Saturday, December 20, 2014

Earthly Naming

B-15
Massive icebergs are given names. Lesser icebergs remain nameless. B-15 is the largest recorded iceberg.

Naming is curious and profoundly human.

Icebergs are named when they exceed an arbitrary length threshold.

If an iceberg has one side at least 12 miles long, it is named and tracked by the U.S. National Ice Center.

The side-length naming threshold has the unintended consequence of leaving massive, roundish-shaped icebergs unnamed. An unnamed 64 square mile iceberg was spotted three weeks ago adrift in the South Atlantic Ocean.

Unnamed iceberg in the South Atlantic Ocean
NASA Operational Land Imager, 3 December 2014

This particular unnamed iceberg has the same surface area as an entity we've deemed name-worthy: Galveston Island.

Why does William Shakespeare's character Juliet ask Romeo what's in a name?
Juliet: What's in a name? That which we call a rose
By any other name would smell as sweet.
She asks what's in a name because the star-cross'd lovers are burdened with names from two warring families. Juliet laments a person's name is an artificial — and in their case, an irrelevant — convention.

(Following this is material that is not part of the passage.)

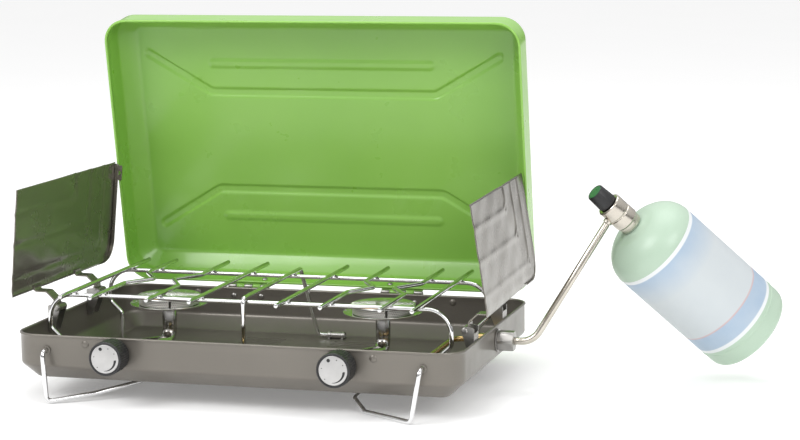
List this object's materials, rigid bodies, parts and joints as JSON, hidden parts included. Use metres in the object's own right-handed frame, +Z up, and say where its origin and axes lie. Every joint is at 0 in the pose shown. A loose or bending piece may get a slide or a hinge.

Why do humans name things?

Naming is conventional and arbitrary. Naming objectifies. Naming gives us the illusion of control and the illusion of mastery over — or separateness from — the natural world.

Yet what would we do without naming? The negative aspects of objectifying things also grease the skids for interpersonal communication. Naming gives us a hand-hold on the abstract, the complex, and the poetic.

Naming gives us a handle to things. A personified handle is expressed in this passage from Anne of Green Gables:
Anne:What is the name of that geranium on the window-sill, please?
Marilla:That's the apple-scented geranium.
Anne:Oh, I don't mean that sort of a name. I mean just a name you gave it yourself. Didn't you give it a name? May I give it one then? May I call it—let me see—Bonny would do—may I call it Bonny while I'm here? Oh, do let me!
Marilla:Goodness, I don't care. But where on earth is the sense of naming a geranium?
Anne:Oh, I like things to have handles even if they are only geraniums. It makes them seem more like people.
— Excerpt from Anne of Green Gables
Names have a historical narrative rarely considered. Some names are compounded from others, like iceberg.


Names move in and out of favor. Iceberg floated into existence.